Can I erase myself from the process, become invisible? Not always. More truthfully, seldom, if ever. But I don’t come armed with a signature lighting system, or lens, or even a concept. I’ve tried to coax a few celebrities into clothes they didn’t want to wear or situations they didn’t want to be in, and not only did I fail to convince they should trust me, I felt stupid. Which is the last thing you want to be when you’ve got a camera in your hands. Engaged, yes. Curious, yes. Charmed, yes. Stupid, no.
Over the years I’ve come to believe that if I just put myself out there, and, in a manner of speaking, “fall in love” with the person I’m photographing, something good will happen. I want the person to like the picture I’ve done, but I also want them to see themselves in it: their flaws as well as their individual strengths.
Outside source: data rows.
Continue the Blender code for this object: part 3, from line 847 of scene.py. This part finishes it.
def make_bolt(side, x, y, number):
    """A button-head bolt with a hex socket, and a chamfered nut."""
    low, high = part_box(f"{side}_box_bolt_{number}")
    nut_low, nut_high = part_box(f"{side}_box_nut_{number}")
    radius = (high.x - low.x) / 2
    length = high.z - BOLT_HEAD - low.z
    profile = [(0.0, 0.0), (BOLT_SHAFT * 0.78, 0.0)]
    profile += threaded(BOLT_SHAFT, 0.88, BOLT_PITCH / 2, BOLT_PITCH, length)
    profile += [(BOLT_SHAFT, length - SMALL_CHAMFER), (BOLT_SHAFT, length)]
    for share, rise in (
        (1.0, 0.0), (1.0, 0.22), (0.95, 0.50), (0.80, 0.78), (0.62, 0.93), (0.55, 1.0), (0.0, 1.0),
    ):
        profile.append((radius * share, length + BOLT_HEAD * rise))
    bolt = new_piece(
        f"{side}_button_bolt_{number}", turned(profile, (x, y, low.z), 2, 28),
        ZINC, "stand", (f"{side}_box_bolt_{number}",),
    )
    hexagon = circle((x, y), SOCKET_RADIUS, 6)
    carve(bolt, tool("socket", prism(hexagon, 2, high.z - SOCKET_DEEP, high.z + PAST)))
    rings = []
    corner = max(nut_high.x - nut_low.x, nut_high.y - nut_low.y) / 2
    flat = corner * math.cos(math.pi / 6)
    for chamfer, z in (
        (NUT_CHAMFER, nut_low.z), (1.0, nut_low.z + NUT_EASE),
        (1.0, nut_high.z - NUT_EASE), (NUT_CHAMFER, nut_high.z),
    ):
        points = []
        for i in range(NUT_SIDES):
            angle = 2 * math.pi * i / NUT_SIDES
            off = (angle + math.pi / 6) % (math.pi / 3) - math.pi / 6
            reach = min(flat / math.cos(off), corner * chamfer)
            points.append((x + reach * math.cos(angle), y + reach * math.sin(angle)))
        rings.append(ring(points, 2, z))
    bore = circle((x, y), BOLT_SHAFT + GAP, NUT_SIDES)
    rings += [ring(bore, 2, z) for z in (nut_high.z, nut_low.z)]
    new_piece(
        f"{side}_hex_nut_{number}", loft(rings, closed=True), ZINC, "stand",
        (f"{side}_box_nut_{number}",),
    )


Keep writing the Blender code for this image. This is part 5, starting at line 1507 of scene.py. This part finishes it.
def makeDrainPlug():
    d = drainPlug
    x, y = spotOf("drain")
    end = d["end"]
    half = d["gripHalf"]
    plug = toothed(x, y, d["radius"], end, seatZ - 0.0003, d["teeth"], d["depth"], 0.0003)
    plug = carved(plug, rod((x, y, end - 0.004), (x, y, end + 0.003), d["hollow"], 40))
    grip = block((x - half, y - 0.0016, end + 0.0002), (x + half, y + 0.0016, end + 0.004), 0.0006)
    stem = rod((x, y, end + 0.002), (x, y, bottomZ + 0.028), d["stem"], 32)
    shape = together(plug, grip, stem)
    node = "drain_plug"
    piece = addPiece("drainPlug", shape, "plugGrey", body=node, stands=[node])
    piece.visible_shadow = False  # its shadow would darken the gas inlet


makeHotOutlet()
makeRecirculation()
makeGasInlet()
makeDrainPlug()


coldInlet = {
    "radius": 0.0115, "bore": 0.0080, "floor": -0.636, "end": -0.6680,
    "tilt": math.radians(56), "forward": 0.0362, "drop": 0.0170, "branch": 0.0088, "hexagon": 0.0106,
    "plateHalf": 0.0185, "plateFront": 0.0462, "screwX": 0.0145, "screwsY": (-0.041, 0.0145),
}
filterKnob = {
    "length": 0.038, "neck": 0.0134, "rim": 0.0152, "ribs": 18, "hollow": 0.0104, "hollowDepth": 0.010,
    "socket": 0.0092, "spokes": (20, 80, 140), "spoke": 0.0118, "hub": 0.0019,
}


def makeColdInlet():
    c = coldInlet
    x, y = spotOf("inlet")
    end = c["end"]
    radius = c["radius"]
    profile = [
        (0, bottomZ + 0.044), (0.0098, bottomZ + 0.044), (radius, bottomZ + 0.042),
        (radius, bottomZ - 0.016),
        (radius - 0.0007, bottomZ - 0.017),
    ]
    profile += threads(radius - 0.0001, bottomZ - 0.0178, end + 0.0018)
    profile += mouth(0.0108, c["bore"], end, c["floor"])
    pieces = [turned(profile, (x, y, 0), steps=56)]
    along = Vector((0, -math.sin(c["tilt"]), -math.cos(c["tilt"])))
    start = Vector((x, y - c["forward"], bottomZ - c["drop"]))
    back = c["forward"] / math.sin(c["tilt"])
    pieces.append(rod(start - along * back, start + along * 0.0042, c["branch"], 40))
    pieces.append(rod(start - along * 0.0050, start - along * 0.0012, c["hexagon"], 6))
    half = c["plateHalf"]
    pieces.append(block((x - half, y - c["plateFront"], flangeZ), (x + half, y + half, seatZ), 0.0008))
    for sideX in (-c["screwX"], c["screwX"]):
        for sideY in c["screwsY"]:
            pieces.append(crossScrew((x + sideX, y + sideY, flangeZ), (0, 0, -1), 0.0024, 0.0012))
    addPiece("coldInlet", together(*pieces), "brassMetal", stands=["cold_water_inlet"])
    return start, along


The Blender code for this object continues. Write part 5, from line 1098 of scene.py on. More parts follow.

Acceptance of who they are.
Kurt Markus takes great pride in the black-and-white gelatin silver prints. He prints his own work. He has selected the images in this exhibition, and these are not necessarily pictures published in fashion magazines. Rather, these are his best images, not meant to sell clothing or perfume or makeup or boots or gloves but to be seen, studied, enjoyed and admired as fine art photography.